> [Your task]: Write out again the entries from the first line to the line that includes "EDGE_RIB_SHOULDER = 0.9", keeping both of those lines.

(Source data)
———
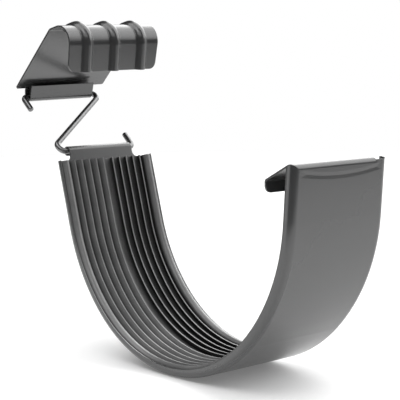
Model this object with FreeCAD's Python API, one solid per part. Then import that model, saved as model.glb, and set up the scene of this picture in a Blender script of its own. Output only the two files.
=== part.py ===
import FreeCAD, Part
import math
import os
from FreeCAD import Rotation, Vector

# Gutter union: a sheet strap with a ribbed rubber seal goes round the outside of a half-round
# gutter, hooks over its rear edge and is pulled tight at the front bead by a wire link and lever.
# Millimetres and degrees. X runs across the gutter, from the latch (-X) to the rear hook (+X).
# Y runs along the gutter and Z is up. The origin is the centre of the strap's bottom arc,
# midway along the strap's width.

# Strap: outside radii of the three-centred section, wall leans and edge flanges
SHEET = 0.7
STRAP_WIDTH = 49.6
BOTTOM_RADIUS = 64.0
BOTTOM_HALF_ANGLE = 45.0
SIDE_RADIUS = 73.9
FRONT_LEAN = 15.3
REAR_LEAN = 4.4
FRONT_TOP = 15.4
REAR_TOP = 21.9
FLANGE_BEND = 3.0
FLANGE_LIP = 0.7

# Rear hook, folded over from the strap's rear top
HOOK_FOLD_BELOW_TOP = 1.6
HOOK_BEND = 1.9
HOOK_DIP = 27.4
HOOK_RUN = 11.9
LIP_BEND = 1.4
LIP_RUN = 3.8
LIP_CORNER = 2.6
HOOK_FAR_INSET = 6.3
HOOK_FAR_CUT = 2.5
EAR_WIDTH = 1.5
NOTCH_DEPTH = 0.4

# Seal: base strip, rounded edge ribs and lips that lean toward the middle
SEAL_GAP = 0.05
SEAL_BASE = 1.2
SEAL_FRONT_INSET = 0.3
SEAL_REAR_INSET = 3.6
LIP_FIRST_TIP = 2.5
LIP_PITCH = 3.78
LIP_HEIGHT = 2.35
LIP_LEAN = 1.5
LIP_ROOT = 1.5
LIP_TIP = 0.6
EDGE_RIB_WIDTH = 4.0
EDGE_RIB_HEIGHT = 2.8
EDGE_RIB_SHOULDER = 0.9

# Wire link: Z-shaped wire with a leg in each curl and a bent stop on each free end
WIRE = 2.5
PIVOT_GAP = 0.08
LINK_LENGTH = 34.5
LINK_ANGLE = 137.7
LINK_LEAN = 1.7          # the upper leg isn't quite parallel to the lower one
LOW_BEND = 2.9
HIGH_BEND = 2.2
BEND_FROM_CURL = 0.1
STOP_BEND = 2.5
STOP_FROM_CURL = 0.15
STOP_LENGTH = 8.2
WIRE_TIP_ROUND = 0.5

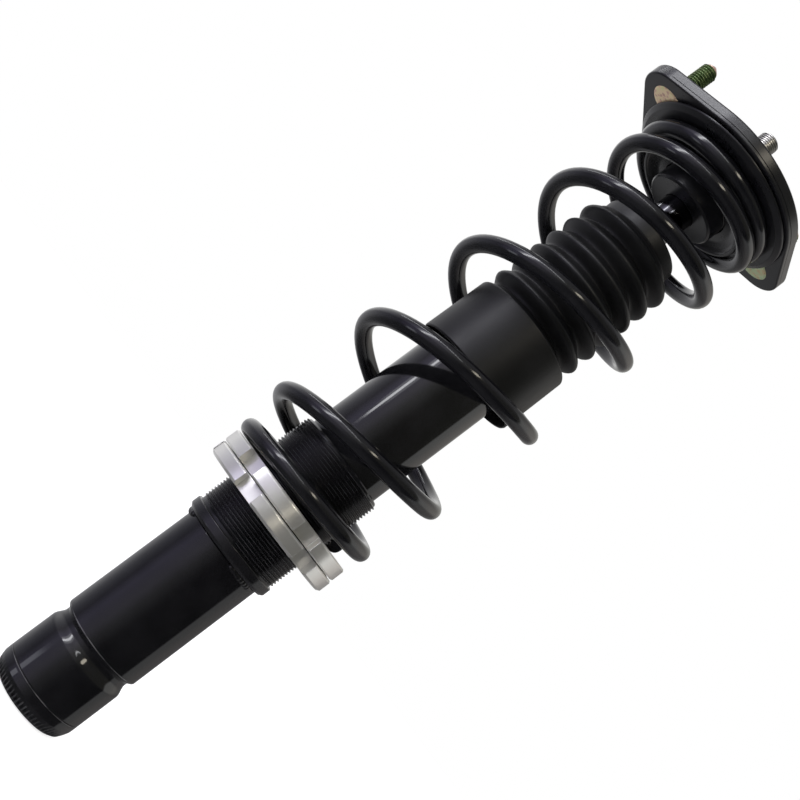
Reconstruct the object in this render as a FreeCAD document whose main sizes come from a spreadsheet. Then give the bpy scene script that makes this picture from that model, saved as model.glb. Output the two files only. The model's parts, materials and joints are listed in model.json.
———
> [Answer below]:
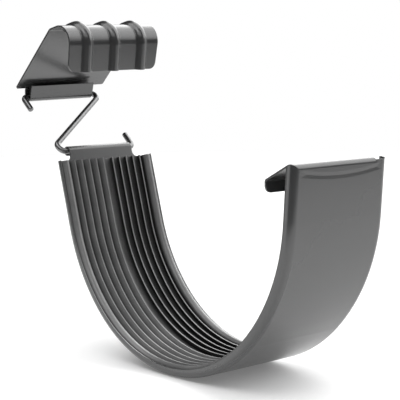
Model this object with FreeCAD's Python API, one solid per part. Then import that model, saved as model.glb, and set up the scene of this picture in a Blender script of its own. Output only the two files.
=== part.py ===
import FreeCAD, Part
import math
import os
from FreeCAD import Rotation, Vector

# Gutter union: a sheet strap with a ribbed rubber seal goes round the outside of a half-round
# gutter, hooks over its rear edge and is pulled tight at the front bead by a wire link and lever.
# Millimetres and degrees. X runs across the gutter, from the latch (-X) to the rear hook (+X).
# Y runs along the gutter and Z is up. The origin is the centre of the strap's bottom arc,
# midway along the strap's width.

# Strap: outside radii of the three-centred section, wall leans and edge flanges
SHEET = 0.7
STRAP_WIDTH = 49.6
BOTTOM_RADIUS = 64.0
BOTTOM_HALF_ANGLE = 45.0
SIDE_RADIUS = 73.9
FRONT_LEAN = 15.3
REAR_LEAN = 4.4
FRONT_TOP = 15.4
REAR_TOP = 21.9
FLANGE_BEND = 3.0
FLANGE_LIP = 0.7

# Rear hook, folded over from the strap's rear top
HOOK_FOLD_BELOW_TOP = 1.6
HOOK_BEND = 1.9
HOOK_DIP = 27.4
HOOK_RUN = 11.9
LIP_BEND = 1.4
LIP_RUN = 3.8
LIP_CORNER = 2.6
HOOK_FAR_INSET = 6.3
HOOK_FAR_CUT = 2.5
EAR_WIDTH = 1.5
NOTCH_DEPTH = 0.4

# Seal: base strip, rounded edge ribs and lips that lean toward the middle
SEAL_GAP = 0.05
SEAL_BASE = 1.2
SEAL_FRONT_INSET = 0.3
SEAL_REAR_INSET = 3.6
LIP_FIRST_TIP = 2.5
LIP_PITCH = 3.78
LIP_HEIGHT = 2.35
LIP_LEAN = 1.5
LIP_ROOT = 1.5
LIP_TIP = 0.6
EDGE_RIB_WIDTH = 4.0
EDGE_RIB_HEIGHT = 2.8
EDGE_RIB_SHOULDER = 0.9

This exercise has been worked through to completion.